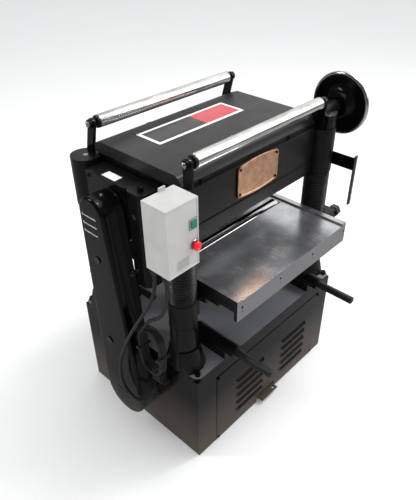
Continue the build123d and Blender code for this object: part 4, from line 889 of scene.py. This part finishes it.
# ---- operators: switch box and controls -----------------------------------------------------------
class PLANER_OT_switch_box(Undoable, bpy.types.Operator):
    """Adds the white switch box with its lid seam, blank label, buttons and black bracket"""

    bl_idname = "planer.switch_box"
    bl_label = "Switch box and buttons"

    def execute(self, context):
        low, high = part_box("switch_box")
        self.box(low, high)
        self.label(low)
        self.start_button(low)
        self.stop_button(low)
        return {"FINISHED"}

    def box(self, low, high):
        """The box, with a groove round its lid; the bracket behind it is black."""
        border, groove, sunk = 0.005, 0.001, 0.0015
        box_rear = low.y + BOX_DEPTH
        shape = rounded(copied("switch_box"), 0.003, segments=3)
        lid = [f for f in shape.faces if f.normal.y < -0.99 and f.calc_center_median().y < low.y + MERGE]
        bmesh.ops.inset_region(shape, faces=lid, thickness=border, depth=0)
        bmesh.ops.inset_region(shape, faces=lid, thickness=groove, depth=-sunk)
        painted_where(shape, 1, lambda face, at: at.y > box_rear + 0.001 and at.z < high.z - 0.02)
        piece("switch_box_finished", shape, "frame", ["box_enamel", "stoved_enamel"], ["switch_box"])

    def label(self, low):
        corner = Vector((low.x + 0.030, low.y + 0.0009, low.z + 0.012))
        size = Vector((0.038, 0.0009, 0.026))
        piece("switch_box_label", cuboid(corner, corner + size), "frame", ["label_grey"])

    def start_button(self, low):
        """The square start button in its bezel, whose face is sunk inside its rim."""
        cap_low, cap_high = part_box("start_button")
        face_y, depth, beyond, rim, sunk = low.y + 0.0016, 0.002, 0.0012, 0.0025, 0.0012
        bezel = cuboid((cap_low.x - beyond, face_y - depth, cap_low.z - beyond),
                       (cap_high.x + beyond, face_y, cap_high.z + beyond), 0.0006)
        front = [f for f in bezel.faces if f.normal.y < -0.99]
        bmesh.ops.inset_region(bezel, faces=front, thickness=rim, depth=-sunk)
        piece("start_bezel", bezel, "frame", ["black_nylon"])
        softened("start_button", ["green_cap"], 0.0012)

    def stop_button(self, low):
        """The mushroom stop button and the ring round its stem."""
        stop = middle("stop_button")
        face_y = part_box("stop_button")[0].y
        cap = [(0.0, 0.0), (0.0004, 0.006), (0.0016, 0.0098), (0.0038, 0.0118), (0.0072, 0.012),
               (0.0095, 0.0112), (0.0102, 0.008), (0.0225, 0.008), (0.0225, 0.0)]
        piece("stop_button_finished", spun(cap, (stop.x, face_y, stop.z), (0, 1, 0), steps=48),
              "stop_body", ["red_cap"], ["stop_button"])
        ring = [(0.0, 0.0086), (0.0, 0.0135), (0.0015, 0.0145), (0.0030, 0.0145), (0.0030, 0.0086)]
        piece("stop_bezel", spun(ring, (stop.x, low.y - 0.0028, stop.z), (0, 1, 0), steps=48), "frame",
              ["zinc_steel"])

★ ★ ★

TASK
Reproduce the material above exactly; please quote every line of it.

WRITTEN SOLUTION
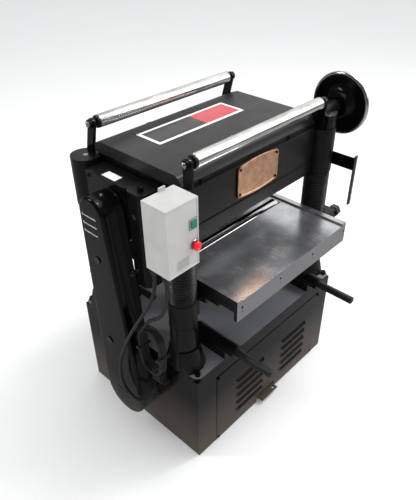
Continue the build123d and Blender code for this object: part 4, from line 889 of scene.py. This part finishes it.
# ---- operators: switch box and controls -----------------------------------------------------------
class PLANER_OT_switch_box(Undoable, bpy.types.Operator):
    """Adds the white switch box with its lid seam, blank label, buttons and black bracket"""

    bl_idname = "planer.switch_box"
    bl_label = "Switch box and buttons"

    def execute(self, context):
        low, high = part_box("switch_box")
        self.box(low, high)
        self.label(low)
        self.start_button(low)
        self.stop_button(low)
        return {"FINISHED"}

    def box(self, low, high):
        """The box, with a groove round its lid; the bracket behind it is black."""
        border, groove, sunk = 0.005, 0.001, 0.0015
        box_rear = low.y + BOX_DEPTH
        shape = rounded(copied("switch_box"), 0.003, segments=3)
        lid = [f for f in shape.faces if f.normal.y < -0.99 and f.calc_center_median().y < low.y + MERGE]
        bmesh.ops.inset_region(shape, faces=lid, thickness=border, depth=0)
        bmesh.ops.inset_region(shape, faces=lid, thickness=groove, depth=-sunk)
        painted_where(shape, 1, lambda face, at: at.y > box_rear + 0.001 and at.z < high.z - 0.02)
        piece("switch_box_finished", shape, "frame", ["box_enamel", "stoved_enamel"], ["switch_box"])

    def label(self, low):
        corner = Vector((low.x + 0.030, low.y + 0.0009, low.z + 0.012))
        size = Vector((0.038, 0.0009, 0.026))
        piece("switch_box_label", cuboid(corner, corner + size), "frame", ["label_grey"])

    def start_button(self, low):
        """The square start button in its bezel, whose face is sunk inside its rim."""
        cap_low, cap_high = part_box("start_button")
        face_y, depth, beyond, rim, sunk = low.y + 0.0016, 0.002, 0.0012, 0.0025, 0.0012
        bezel = cuboid((cap_low.x - beyond, face_y - depth, cap_low.z - beyond),
                       (cap_high.x + beyond, face_y, cap_high.z + beyond), 0.0006)
        front = [f for f in bezel.faces if f.normal.y < -0.99]
        bmesh.ops.inset_region(bezel, faces=front, thickness=rim, depth=-sunk)
        piece("start_bezel", bezel, "frame", ["black_nylon"])
        softened("start_button", ["green_cap"], 0.0012)

    def stop_button(self, low):
        """The mushroom stop button and the ring round its stem."""
        stop = middle("stop_button")
        face_y = part_box("stop_button")[0].y
        cap = [(0.0, 0.0), (0.0004, 0.006), (0.0016, 0.0098), (0.0038, 0.0118), (0.0072, 0.012),
               (0.0095, 0.0112), (0.0102, 0.008), (0.0225, 0.008), (0.0225, 0.0)]
        piece("stop_button_finished", spun(cap, (stop.x, face_y, stop.z), (0, 1, 0), steps=48),
              "stop_body", ["red_cap"], ["stop_button"])
        ring = [(0.0, 0.0086), (0.0, 0.0135), (0.0015, 0.0145), (0.0030, 0.0145), (0.0030, 0.0086)]
        piece("stop_bezel", spun(ring, (stop.x, low.y - 0.0028, stop.z), (0, 1, 0), steps=48), "frame",
              ["zinc_steel"])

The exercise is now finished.